:: What the task requires ::
Restate the complete material exactly.

:: Given data ::
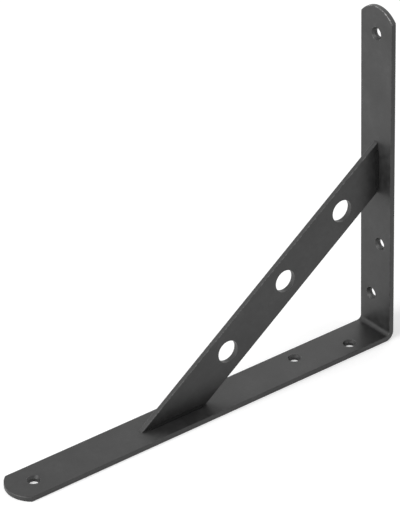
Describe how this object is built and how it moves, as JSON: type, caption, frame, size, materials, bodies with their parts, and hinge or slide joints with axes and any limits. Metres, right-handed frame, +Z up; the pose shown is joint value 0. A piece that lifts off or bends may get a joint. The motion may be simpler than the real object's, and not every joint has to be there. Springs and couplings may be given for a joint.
{
  "type": "corner bracket",
  "caption": "Black painted steel corner bracket: a flat bar bent to an L with arched, countersunk ends, braced by a diagonal flat bar on edge with large round holes.",
  "frame": {"origin": "middle of the footprint, on the plane that the lying arm rests on", "axes": "+X along the lying arm towards the heel and out of the wall face, +Y across the bar, +Z up along the upright arm"},
  "size_m": [0.25, 0.025, 0.2],
  "materials": {
    "black_paint": "matte"
  },
  "bodies": {
    "root": {"bent_bar": "black_paint", "brace": "black_paint", "weld_base_near": "black_paint", "weld_base_far": "black_paint", "weld_wall_near": "black_paint", "weld_wall_far": "black_paint"}
  },
  "joints": []
}
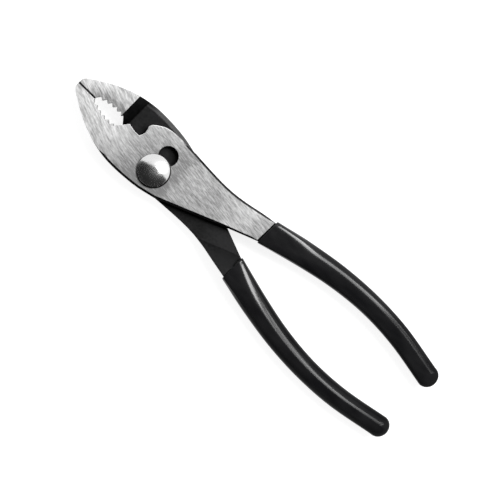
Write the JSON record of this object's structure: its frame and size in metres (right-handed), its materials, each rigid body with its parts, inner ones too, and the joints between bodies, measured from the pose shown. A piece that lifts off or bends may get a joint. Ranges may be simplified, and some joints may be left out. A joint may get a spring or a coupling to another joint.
{
  "type": "slip joint pliers",
  "caption": "Slip joint combination pliers with a toothed pipe grip, shear cutter, domed pivot bolt in a two-position slot, and bowed handles in dipped vinyl grips.",
  "frame": {"origin": "on the pivot axis, at the end face of the pivot bolt on the back of the tool, which is its lowest point as it lies on a bench", "axes": "+X along the tool from the nose to the handle ends, +Y across it towards the second hole of the slot, +Z along the pivot axis, out of the ground front face"},
  "size_m": [0.2023, 0.0494, 0.0171],
  "materials": {
    "ground_steel": "satin ground front face with fine lengthwise grinding lines, black oxide on the forged edges and the lap",
    "black_steel": "black oxide forging with satin ground jaw faces",
    "bolt_steel": "polished domed head",
    "nut_steel": "black oxide",
    "grip_vinyl": "glossy dipped vinyl"
  },
  "bodies": {
    "front_half": {"front_lever": "ground_steel", "front_grip": "grip_vinyl"},
    "pivot": {"pivot_bolt": "bolt_steel", "pivot_nut": "nut_steel"},
    "rear_half": {"rear_lever": "black_steel", "rear_grip": "grip_vinyl"}
  },
  "joints": [
    {"name": "slip", "type": "slide", "parent": "front_half", "child": "pivot", "axis": [0, 1, 0], "range_m": [0, 0.0089]},
    {"name": "jaw_hinge", "type": "hinge", "parent": "pivot", "child": "rear_half", "pos_m": [0, 0, 0.0088], "axis": [0, 0, -1], "range_deg": [0, 50]}
  ]
}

:: Problem solution ::
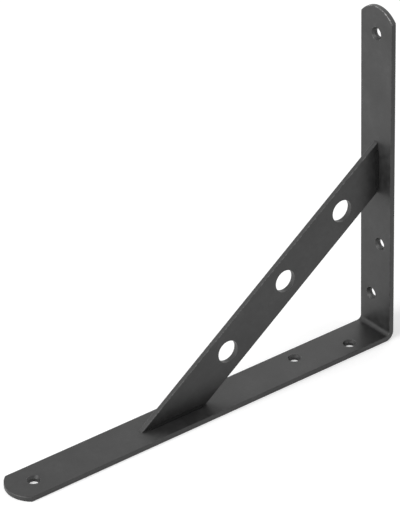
Describe how this object is built and how it moves, as JSON: type, caption, frame, size, materials, bodies with their parts, and hinge or slide joints with axes and any limits. Metres, right-handed frame, +Z up; the pose shown is joint value 0. A piece that lifts off or bends may get a joint. The motion may be simpler than the real object's, and not every joint has to be there. Springs and couplings may be given for a joint.
{
  "type": "corner bracket",
  "caption": "Black painted steel corner bracket: a flat bar bent to an L with arched, countersunk ends, braced by a diagonal flat bar on edge with large round holes.",
  "frame": {"origin": "middle of the footprint, on the plane that the lying arm rests on", "axes": "+X along the lying arm towards the heel and out of the wall face, +Y across the bar, +Z up along the upright arm"},
  "size_m": [0.25, 0.025, 0.2],
  "materials": {
    "black_paint": "matte"
  },
  "bodies": {
    "root": {"bent_bar": "black_paint", "brace": "black_paint", "weld_base_near": "black_paint", "weld_base_far": "black_paint", "weld_wall_near": "black_paint", "weld_wall_far": "black_paint"}
  },
  "joints": []
}
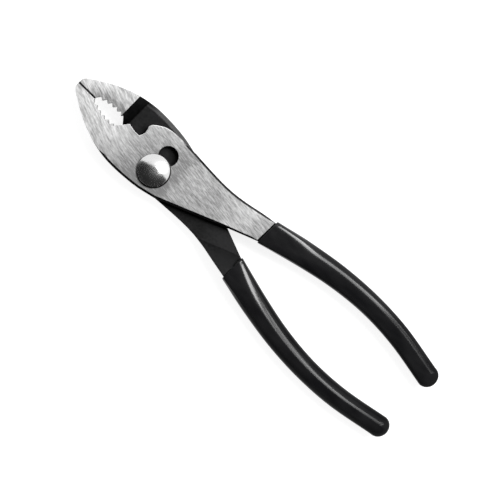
Write the JSON record of this object's structure: its frame and size in metres (right-handed), its materials, each rigid body with its parts, inner ones too, and the joints between bodies, measured from the pose shown. A piece that lifts off or bends may get a joint. Ranges may be simplified, and some joints may be left out. A joint may get a spring or a coupling to another joint.
{
  "type": "slip joint pliers",
  "caption": "Slip joint combination pliers with a toothed pipe grip, shear cutter, domed pivot bolt in a two-position slot, and bowed handles in dipped vinyl grips.",
  "frame": {"origin": "on the pivot axis, at the end face of the pivot bolt on the back of the tool, which is its lowest point as it lies on a bench", "axes": "+X along the tool from the nose to the handle ends, +Y across it towards the second hole of the slot, +Z along the pivot axis, out of the ground front face"},
  "size_m": [0.2023, 0.0494, 0.0171],
  "materials": {
    "ground_steel": "satin ground front face with fine lengthwise grinding lines, black oxide on the forged edges and the lap",
    "black_steel": "black oxide forging with satin ground jaw faces",
    "bolt_steel": "polished domed head",
    "nut_steel": "black oxide",
    "grip_vinyl": "glossy dipped vinyl"
  },
  "bodies": {
    "front_half": {"front_lever": "ground_steel", "front_grip": "grip_vinyl"},
    "pivot": {"pivot_bolt": "bolt_steel", "pivot_nut": "nut_steel"},
    "rear_half": {"rear_lever": "black_steel", "rear_grip": "grip_vinyl"}
  },
  "joints": [
    {"name": "slip", "type": "slide", "parent": "front_half", "child": "pivot", "axis": [0, 1, 0], "range_m": [0, 0.0089]},
    {"name": "jaw_hinge", "type": "hinge", "parent": "pivot", "child": "rear_half", "pos_m": [0, 0, 0.0088], "axis": [0, 0, -1], "range_deg": [0, 50]}
  ]
}